Set down, exactly as written, only the lines starting with the one that holds "const flower = new THREE.Group();" and ending with the one that holds "obj.matrix_world = Matrix.Identity(4)".

= Information shown =
···

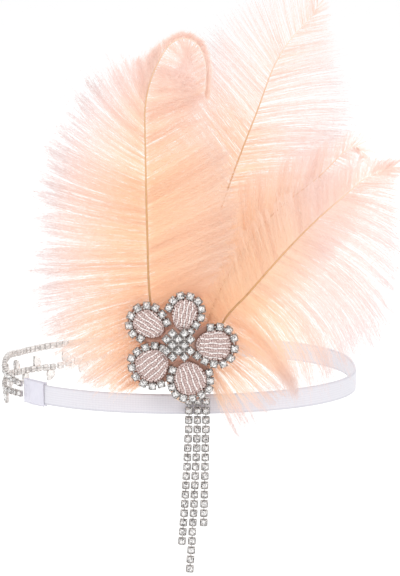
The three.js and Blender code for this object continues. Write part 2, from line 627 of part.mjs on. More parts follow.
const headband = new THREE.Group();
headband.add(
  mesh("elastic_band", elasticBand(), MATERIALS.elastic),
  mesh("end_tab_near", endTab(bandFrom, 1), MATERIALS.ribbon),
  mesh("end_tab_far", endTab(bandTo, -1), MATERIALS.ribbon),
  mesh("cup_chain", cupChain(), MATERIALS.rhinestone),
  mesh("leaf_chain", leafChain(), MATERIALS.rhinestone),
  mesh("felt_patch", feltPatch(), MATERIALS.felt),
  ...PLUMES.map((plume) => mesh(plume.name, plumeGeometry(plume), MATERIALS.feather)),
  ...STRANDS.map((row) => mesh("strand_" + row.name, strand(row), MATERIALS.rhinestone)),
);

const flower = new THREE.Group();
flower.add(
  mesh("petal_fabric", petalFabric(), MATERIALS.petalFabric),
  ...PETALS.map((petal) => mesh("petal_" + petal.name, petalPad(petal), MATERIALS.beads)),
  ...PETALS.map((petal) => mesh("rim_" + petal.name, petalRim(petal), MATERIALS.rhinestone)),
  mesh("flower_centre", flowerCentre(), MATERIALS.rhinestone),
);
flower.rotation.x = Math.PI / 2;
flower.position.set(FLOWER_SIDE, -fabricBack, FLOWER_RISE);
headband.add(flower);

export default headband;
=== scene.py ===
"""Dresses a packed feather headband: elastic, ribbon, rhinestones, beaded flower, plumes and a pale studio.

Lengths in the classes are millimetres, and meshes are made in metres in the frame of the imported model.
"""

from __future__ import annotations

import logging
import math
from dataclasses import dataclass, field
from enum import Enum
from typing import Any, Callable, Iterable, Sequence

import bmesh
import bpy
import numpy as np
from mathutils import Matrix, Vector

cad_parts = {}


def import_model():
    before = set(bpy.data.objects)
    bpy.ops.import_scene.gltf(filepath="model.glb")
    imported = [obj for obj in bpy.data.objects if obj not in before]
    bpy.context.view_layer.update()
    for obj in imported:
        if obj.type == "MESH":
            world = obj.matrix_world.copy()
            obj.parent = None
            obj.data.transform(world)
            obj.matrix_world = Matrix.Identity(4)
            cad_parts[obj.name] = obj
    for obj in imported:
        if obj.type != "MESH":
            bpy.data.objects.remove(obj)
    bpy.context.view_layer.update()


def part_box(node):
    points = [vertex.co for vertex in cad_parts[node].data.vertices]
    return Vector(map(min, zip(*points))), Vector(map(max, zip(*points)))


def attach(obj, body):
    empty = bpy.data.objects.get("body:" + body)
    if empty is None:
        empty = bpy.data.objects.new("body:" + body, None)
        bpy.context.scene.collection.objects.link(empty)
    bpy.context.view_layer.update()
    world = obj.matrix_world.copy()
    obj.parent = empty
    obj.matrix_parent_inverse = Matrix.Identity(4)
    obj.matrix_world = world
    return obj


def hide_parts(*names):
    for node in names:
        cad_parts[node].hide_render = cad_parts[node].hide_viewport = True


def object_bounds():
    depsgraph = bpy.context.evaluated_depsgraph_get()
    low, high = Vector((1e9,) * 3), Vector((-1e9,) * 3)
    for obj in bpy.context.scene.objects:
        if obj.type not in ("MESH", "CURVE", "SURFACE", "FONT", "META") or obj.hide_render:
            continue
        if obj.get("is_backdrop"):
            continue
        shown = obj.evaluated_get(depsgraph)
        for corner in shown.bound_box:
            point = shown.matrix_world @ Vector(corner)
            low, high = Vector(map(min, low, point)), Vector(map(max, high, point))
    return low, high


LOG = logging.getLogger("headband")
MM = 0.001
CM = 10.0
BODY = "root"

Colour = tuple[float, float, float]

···

= Worked answer =
const flower = new THREE.Group();
flower.add(
  mesh("petal_fabric", petalFabric(), MATERIALS.petalFabric),
  ...PETALS.map((petal) => mesh("petal_" + petal.name, petalPad(petal), MATERIALS.beads)),
  ...PETALS.map((petal) => mesh("rim_" + petal.name, petalRim(petal), MATERIALS.rhinestone)),
  mesh("flower_centre", flowerCentre(), MATERIALS.rhinestone),
);
flower.rotation.x = Math.PI / 2;
flower.position.set(FLOWER_SIDE, -fabricBack, FLOWER_RISE);
headband.add(flower);

export default headband;
=== scene.py ===
"""Dresses a packed feather headband: elastic, ribbon, rhinestones, beaded flower, plumes and a pale studio.

Lengths in the classes are millimetres, and meshes are made in metres in the frame of the imported model.
"""

from __future__ import annotations

import logging
import math
from dataclasses import dataclass, field
from enum import Enum
from typing import Any, Callable, Iterable, Sequence

import bmesh
import bpy
import numpy as np
from mathutils import Matrix, Vector

cad_parts = {}


def import_model():
    before = set(bpy.data.objects)
    bpy.ops.import_scene.gltf(filepath="model.glb")
    imported = [obj for obj in bpy.data.objects if obj not in before]
    bpy.context.view_layer.update()
    for obj in imported:
        if obj.type == "MESH":
            world = obj.matrix_world.copy()
            obj.parent = None
            obj.data.transform(world)
            obj.matrix_world = Matrix.Identity(4)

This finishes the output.